When we arrived at the place, which was someone’s house, the owner came out to the cab. The taxi driver proceeded to tell him in Greek about the police harassment at the airport. One new detail was that they threatened to take away his taxi tags, which I think is like a taxi medallion in New York City. You have to pay €700 to get it back and you can’t work for a month. I then gave the driver €17, thinking I would help him out with the parking situation but that we had agreed to €15. He then said in Greek that the charge was €20 for pick up from the airport, which the owner then translated for me. I said he had told me €15 and the owner insisted that no he had informed me of the change. So I got out a €20 and asked for what I had given back and he took €4 of the change I had given him so he ended up with €24. This annoyed me. I didn’t think the costs of doing business were mine or that the owner told me of the change. I didn’t have that many euros left because I had tried to withdraw just as much as I thought I would need before leaving Europe. I felt like they were trying to take advantage of me.

Then we went inside. And our conversations there gave me a new sympathy for the cab driver and really, once again, for the country of Greece. I think Europe is treating Greece the way that these guys were treating me, but also that they had to treat me like that because they had been so pinched they had to look for sources of revenue in every corner. First he told me that he had been helping with the fires and was recovering bodies of firefighters over the last several days. I think he wanted me to see how bad things were. And they were. He showed me a video someone had shot from their phone of the fires rapidly moving three a wooded area up to a house ending with the phone being dropped and continuing to shoot just fire. Apparently the person who shot the video did not make it.

He told me as the cab driver had that 100 people had died. And then he said that this was not what Greece needed now since Germany was imposing its will on Greece and this had been very bad for Greece. He called the EU the Fourth Reich. He said but this time the Germans didn’t use guns, just Goldman Sachs and their allies to take over countries like Greece. He told me that Germany never signed a peace treaty with Greece after the Second World War in which they killed 1.2 million Greeks and they never paid what they owed the Greeks in reparations which would amount to 1 trillion in today’s euro. He told me that the problem is that though they lost the war they didn’t really change. He explained that Spain and Italy had significant debt that was cleared but Greece is being forced to pay. And then he told me that Germany had purchased 11 airports from the Greeks – which I gather meant that the Greeks were forced to sell off state assets to pay off debts and private German capitalists took advantage of this moment – a perfect encapsulation of neoliberalism. Force a drawing down of debt by turning a national debt into a crisis, propose privatization as a solution, benefit off the privatization. The result is the neediest not just countries but people within those countries are paying the richest of the richest countries. What really incensed this guy because it showed that Germans didn’t really care for the well-being of the Greeks was that while the Greek government had subsidized some small airports that weren’t very busy when private German companies bought them they shut them down. This, too, the man told me was why picking up at the airport was more expensive — even taxi cabs were being forced to pay an airport tax to the private owner of the airport to use the airport as a place of business.

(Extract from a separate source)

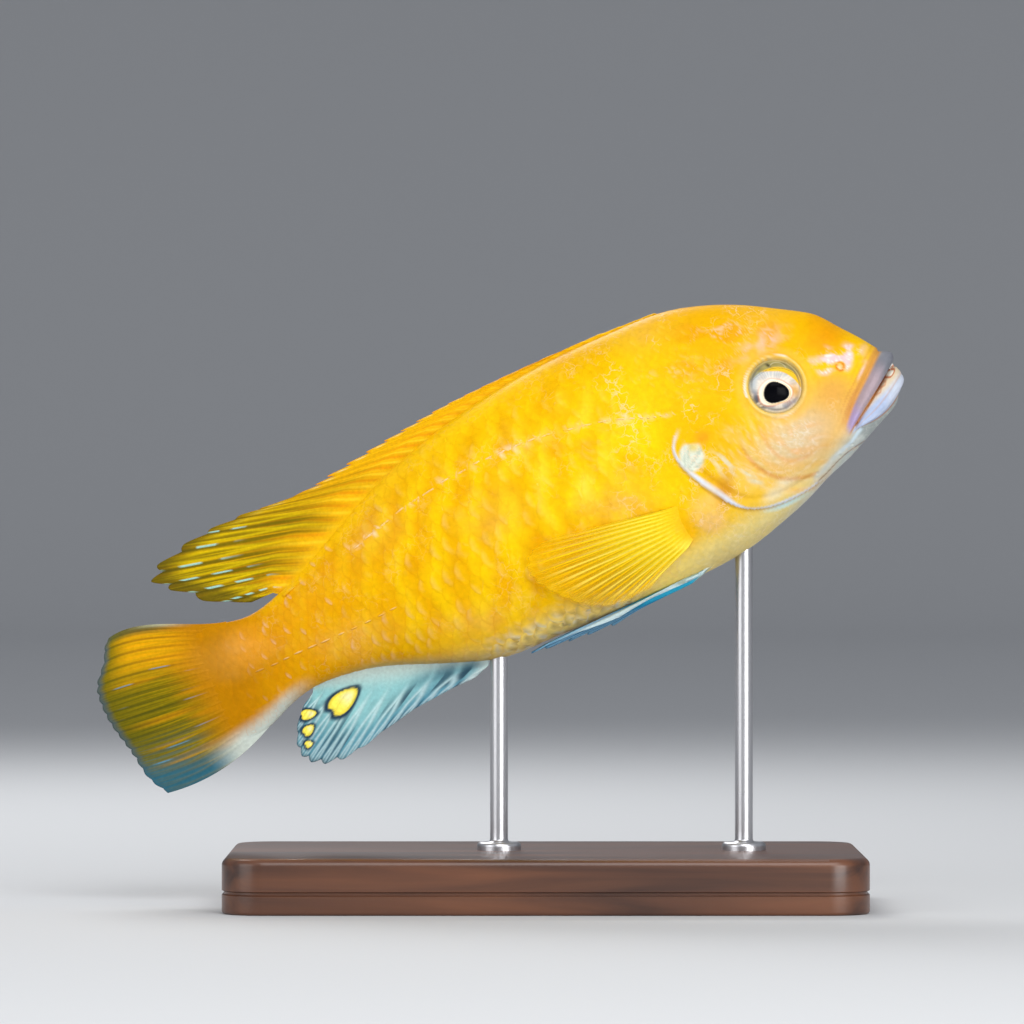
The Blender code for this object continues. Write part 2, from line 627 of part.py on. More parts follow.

It was 10:30 at night. I had to leave early the next morning for a flight. I felt uncomfortable. At certain points the man’s account sounded to me to function like a conspiracy theory. I tried to tell him I understood and that he was right. He wanted me to know that this was destroying Greece and that people just take and take from Greece but never give back. I just spent a week talking about Aristotle so I took that point to heart. And I thought again about the cab driver and my sense that he just took those €4 for the parking without my consent. €4 and I felt taken advantage of. I couldn’t do anything about it and I didn’t really know what they were saying in Greek. Maybe they were conspiring to get more money from me. That’s the story the Germans tell of the Greeks, but they really ignore how they are taking advantage of the Greeks. And that made me think too about how hard it is to know how to perceive what is happening when you don’t feel like you are in control and when you have no way to resist, and how this really is the situation for the people of Greece.

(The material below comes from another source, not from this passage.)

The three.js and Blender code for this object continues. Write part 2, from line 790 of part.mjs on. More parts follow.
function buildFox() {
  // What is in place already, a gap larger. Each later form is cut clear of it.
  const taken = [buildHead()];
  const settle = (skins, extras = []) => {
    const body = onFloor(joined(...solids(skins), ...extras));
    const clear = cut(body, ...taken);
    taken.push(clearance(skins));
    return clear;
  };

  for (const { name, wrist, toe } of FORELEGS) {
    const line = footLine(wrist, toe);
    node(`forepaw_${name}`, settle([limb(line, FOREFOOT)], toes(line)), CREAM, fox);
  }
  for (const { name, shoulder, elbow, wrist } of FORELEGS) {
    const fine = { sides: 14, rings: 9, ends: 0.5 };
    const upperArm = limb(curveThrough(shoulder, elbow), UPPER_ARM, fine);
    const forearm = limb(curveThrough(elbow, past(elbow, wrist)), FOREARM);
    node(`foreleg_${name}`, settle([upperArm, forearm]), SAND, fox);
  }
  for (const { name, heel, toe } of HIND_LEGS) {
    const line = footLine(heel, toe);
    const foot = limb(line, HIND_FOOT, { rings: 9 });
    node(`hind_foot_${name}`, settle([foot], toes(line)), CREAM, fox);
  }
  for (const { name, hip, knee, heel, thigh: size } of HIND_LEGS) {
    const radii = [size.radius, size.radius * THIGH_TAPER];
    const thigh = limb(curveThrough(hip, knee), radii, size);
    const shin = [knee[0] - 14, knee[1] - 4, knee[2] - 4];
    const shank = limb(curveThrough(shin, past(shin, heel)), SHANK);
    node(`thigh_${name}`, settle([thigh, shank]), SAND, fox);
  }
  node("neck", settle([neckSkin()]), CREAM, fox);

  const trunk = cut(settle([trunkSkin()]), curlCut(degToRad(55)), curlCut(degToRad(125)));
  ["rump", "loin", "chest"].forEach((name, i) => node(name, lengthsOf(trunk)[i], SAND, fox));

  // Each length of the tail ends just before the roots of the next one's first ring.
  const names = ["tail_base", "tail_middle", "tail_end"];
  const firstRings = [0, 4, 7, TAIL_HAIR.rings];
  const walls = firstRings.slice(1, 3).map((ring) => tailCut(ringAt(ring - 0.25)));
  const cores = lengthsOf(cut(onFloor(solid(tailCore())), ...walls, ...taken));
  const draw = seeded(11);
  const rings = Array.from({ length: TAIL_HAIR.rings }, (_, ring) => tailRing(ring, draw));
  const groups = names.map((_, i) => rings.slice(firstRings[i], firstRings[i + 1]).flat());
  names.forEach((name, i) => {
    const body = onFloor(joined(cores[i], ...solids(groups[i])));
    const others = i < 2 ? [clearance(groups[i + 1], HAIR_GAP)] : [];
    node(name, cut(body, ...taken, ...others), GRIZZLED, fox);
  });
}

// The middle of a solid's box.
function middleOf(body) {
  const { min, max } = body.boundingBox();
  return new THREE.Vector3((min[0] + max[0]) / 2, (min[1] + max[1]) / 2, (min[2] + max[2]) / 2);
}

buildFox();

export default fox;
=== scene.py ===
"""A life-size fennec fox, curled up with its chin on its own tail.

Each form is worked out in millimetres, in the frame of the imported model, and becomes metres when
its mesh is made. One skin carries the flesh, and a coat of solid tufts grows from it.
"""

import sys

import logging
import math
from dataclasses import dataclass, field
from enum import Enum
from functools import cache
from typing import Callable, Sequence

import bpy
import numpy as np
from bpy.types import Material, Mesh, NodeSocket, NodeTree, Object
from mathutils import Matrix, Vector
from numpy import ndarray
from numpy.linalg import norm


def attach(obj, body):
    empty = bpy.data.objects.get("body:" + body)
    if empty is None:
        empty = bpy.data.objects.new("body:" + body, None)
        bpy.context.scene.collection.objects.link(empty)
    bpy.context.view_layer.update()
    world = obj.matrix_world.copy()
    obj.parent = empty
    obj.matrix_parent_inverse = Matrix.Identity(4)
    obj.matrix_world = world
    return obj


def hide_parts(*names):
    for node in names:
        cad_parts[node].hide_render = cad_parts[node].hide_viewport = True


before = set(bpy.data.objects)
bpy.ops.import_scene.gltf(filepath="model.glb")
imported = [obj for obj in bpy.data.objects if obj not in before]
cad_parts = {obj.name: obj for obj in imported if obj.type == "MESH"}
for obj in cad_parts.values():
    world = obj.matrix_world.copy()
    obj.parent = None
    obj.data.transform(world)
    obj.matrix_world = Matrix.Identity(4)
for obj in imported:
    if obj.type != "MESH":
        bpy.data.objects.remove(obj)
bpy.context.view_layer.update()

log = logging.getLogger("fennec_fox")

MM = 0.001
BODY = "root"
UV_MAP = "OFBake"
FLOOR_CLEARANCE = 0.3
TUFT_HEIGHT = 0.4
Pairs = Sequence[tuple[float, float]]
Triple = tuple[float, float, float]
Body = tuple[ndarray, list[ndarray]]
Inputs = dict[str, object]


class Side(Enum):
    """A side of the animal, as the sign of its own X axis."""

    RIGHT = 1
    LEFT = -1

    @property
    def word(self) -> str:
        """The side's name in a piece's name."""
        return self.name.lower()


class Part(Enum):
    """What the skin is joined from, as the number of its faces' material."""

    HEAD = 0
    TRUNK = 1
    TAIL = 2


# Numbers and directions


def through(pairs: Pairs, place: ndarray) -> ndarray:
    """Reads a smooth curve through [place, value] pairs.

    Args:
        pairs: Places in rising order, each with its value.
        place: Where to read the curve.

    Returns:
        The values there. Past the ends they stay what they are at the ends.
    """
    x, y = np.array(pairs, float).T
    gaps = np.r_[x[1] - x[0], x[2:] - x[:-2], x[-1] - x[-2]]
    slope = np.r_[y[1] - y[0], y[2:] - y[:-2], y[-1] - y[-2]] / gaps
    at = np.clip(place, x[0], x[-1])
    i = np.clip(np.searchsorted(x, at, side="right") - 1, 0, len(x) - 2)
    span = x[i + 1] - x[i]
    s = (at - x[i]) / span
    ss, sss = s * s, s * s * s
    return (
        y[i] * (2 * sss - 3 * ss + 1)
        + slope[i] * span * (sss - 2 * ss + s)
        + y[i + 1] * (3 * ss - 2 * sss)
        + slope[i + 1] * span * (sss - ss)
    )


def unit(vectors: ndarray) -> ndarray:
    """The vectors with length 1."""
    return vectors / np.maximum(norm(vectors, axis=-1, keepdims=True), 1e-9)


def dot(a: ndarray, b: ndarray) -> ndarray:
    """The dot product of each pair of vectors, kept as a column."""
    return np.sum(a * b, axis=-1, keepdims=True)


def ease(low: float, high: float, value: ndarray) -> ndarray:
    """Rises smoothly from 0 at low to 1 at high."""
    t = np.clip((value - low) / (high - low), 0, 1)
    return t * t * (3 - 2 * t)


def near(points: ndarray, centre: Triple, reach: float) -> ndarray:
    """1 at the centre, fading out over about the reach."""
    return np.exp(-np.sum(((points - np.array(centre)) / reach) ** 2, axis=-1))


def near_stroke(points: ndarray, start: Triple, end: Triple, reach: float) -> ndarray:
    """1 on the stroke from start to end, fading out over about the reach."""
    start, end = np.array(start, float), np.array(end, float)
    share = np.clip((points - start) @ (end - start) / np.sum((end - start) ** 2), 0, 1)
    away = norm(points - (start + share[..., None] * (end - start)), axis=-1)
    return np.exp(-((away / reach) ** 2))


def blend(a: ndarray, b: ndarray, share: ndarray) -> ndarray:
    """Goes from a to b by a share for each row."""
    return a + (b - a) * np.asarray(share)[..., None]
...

And I thought about what the cab driver said to me on the way – that he was a tired and old man. In a country whose public pension system has been gutted by this demand to pay down their debt there are many who are old and tired and still working, still hustling for every €. I think I have to respect that. As I was going to sleep I decided not to begrudge them this. It was the least I could do. I, after all, will be reimbursed for that cab ride.

I left this morning and flew to Munich.